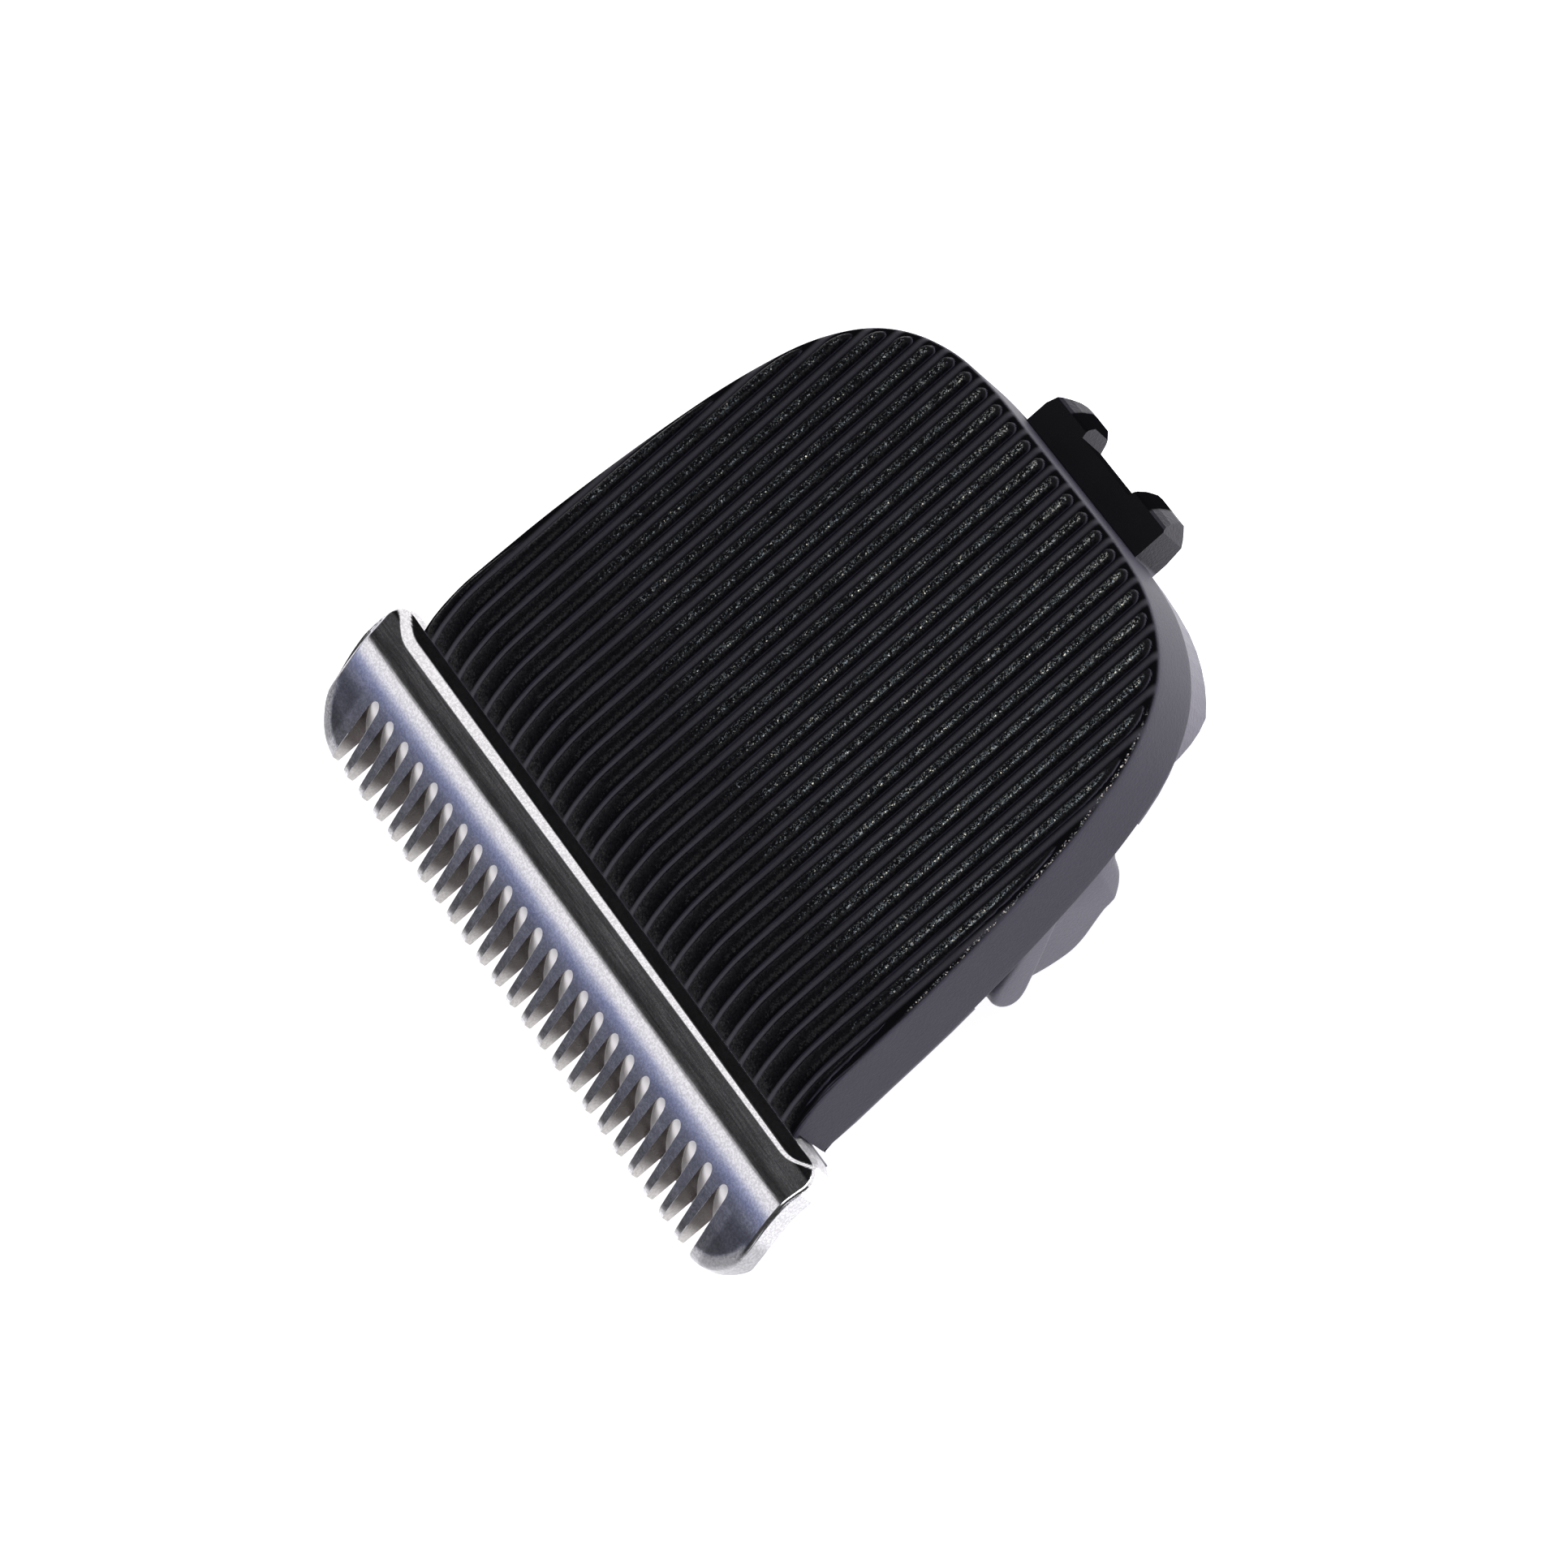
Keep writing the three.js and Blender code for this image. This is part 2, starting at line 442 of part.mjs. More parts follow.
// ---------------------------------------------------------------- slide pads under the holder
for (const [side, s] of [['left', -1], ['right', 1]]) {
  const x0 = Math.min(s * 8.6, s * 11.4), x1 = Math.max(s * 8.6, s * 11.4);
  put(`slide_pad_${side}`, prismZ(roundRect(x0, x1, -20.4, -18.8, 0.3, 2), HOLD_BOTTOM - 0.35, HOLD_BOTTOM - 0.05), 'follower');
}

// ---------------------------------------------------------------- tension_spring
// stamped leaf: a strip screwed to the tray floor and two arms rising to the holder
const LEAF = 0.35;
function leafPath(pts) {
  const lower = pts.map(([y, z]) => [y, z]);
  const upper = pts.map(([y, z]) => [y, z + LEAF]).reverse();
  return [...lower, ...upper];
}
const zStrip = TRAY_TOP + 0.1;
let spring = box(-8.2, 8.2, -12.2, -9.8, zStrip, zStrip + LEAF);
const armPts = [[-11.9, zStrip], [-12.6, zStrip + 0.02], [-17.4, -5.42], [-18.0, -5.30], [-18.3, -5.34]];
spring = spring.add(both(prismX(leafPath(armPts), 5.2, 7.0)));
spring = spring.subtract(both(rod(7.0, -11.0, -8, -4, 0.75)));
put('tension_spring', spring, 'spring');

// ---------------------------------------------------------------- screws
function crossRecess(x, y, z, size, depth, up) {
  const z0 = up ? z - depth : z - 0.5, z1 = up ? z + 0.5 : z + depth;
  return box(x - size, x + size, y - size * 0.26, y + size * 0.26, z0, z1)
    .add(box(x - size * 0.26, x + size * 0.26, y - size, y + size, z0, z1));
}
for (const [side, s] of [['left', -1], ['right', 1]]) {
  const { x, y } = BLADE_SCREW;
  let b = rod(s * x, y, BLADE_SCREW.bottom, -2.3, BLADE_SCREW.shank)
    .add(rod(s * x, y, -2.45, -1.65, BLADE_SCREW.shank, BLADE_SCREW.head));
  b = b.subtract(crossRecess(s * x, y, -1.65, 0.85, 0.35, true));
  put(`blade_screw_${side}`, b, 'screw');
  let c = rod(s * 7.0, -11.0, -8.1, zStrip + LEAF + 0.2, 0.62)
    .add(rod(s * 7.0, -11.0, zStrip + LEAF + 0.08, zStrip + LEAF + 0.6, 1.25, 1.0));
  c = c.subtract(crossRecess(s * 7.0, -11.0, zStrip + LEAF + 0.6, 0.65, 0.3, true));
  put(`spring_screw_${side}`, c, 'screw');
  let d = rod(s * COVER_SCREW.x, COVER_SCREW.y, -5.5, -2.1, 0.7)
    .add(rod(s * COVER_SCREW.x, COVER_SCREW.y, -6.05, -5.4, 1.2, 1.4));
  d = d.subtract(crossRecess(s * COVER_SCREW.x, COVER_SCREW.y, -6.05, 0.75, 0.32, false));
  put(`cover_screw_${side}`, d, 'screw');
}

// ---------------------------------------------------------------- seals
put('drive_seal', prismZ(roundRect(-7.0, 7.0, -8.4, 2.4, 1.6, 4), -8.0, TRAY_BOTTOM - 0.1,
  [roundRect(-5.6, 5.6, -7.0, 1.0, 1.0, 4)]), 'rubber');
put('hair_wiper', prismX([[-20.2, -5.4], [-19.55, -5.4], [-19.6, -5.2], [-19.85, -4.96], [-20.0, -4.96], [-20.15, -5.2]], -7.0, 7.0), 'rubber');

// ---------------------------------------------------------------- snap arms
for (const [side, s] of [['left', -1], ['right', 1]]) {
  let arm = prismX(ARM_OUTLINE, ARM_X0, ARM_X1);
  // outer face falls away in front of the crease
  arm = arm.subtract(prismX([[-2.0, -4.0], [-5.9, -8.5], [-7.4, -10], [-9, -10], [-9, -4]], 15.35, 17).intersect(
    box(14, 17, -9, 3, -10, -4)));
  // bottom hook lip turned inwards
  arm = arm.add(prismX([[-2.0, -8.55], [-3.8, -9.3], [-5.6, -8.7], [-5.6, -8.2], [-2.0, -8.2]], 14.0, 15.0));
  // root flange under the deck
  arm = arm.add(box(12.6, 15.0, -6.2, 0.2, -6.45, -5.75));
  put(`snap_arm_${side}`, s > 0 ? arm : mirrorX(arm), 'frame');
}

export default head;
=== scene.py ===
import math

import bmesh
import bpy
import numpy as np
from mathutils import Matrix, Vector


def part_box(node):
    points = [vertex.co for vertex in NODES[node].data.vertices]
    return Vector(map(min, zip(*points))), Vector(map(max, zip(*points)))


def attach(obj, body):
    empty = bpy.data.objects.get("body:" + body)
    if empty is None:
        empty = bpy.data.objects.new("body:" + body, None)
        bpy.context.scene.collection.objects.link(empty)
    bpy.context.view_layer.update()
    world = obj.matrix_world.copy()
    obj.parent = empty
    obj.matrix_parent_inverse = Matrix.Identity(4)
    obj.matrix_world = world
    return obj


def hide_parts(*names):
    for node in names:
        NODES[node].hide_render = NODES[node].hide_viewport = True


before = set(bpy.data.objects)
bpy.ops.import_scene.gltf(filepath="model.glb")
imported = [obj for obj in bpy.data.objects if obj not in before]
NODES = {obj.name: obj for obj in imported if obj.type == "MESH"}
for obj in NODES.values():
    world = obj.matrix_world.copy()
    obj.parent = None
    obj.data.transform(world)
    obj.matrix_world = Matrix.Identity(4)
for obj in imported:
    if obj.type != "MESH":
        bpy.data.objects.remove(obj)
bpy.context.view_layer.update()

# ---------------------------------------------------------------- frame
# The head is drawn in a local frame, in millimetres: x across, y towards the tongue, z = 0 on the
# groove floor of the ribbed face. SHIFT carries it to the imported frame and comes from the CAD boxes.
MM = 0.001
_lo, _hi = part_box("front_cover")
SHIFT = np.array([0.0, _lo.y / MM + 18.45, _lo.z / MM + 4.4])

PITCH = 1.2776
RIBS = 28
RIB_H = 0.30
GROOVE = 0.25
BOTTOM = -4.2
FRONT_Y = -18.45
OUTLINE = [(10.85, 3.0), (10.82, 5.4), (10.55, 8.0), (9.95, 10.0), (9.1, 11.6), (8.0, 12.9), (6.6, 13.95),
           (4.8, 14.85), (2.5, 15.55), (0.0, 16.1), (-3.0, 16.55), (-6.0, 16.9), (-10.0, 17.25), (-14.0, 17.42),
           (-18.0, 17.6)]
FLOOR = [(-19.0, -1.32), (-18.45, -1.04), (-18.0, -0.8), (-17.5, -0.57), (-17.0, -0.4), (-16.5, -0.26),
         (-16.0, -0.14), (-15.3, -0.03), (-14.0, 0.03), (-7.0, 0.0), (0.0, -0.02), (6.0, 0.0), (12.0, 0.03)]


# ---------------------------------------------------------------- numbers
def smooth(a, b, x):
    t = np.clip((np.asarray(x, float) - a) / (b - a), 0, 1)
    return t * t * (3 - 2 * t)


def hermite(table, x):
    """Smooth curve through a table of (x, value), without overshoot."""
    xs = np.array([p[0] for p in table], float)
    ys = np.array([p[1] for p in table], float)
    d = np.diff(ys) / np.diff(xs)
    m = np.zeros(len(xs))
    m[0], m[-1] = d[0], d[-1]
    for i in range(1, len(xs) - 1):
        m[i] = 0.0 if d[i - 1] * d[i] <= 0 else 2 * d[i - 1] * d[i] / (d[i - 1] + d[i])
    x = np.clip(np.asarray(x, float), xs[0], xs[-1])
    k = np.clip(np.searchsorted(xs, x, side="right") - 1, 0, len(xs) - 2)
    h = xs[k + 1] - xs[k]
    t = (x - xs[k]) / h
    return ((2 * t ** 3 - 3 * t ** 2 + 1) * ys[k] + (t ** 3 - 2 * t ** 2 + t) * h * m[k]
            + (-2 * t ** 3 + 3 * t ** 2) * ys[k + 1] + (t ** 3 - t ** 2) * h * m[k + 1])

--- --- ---

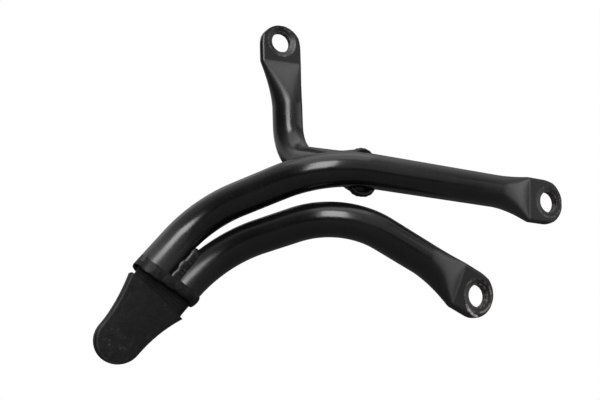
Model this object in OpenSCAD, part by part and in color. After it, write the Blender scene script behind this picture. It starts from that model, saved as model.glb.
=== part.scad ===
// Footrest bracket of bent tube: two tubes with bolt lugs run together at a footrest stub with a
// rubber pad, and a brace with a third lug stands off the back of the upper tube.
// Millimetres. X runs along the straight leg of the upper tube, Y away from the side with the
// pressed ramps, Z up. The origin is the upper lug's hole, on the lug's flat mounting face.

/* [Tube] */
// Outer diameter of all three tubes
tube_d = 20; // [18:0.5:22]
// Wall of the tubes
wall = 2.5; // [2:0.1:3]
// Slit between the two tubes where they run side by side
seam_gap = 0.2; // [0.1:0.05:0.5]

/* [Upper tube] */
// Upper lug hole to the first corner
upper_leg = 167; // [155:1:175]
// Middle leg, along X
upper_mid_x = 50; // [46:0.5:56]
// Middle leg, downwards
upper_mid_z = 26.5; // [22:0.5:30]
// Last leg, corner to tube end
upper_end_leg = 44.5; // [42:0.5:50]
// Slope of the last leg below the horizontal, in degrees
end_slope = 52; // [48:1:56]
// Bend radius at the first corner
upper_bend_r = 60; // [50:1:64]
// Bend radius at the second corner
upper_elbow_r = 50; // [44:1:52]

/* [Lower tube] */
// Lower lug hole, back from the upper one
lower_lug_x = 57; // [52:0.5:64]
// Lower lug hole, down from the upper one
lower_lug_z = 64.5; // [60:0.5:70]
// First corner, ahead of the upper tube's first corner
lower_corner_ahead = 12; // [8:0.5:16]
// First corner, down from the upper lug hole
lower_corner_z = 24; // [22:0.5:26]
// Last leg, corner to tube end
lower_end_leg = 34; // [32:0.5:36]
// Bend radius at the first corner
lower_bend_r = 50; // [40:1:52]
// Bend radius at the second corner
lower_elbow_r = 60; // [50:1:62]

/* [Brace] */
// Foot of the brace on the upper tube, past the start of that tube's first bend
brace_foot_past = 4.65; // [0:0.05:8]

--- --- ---

→ Work to complete: Each line from the line with "lip turned inwards" to the line with "if empty is" is to be echoed exactly; both boundary lines are included, and nothing else is to be output.

→ Result for this exercise:
  // bottom hook lip turned inwards
  arm = arm.add(prismX([[-2.0, -8.55], [-3.8, -9.3], [-5.6, -8.7], [-5.6, -8.2], [-2.0, -8.2]], 14.0, 15.0));
  // root flange under the deck
  arm = arm.add(box(12.6, 15.0, -6.2, 0.2, -6.45, -5.75));
  put(`snap_arm_${side}`, s > 0 ? arm : mirrorX(arm), 'frame');
}

export default head;
=== scene.py ===
import math

import bmesh
import bpy
import numpy as np
from mathutils import Matrix, Vector


def part_box(node):
    points = [vertex.co for vertex in NODES[node].data.vertices]
    return Vector(map(min, zip(*points))), Vector(map(max, zip(*points)))


def attach(obj, body):
    empty = bpy.data.objects.get("body:" + body)
    if empty is None:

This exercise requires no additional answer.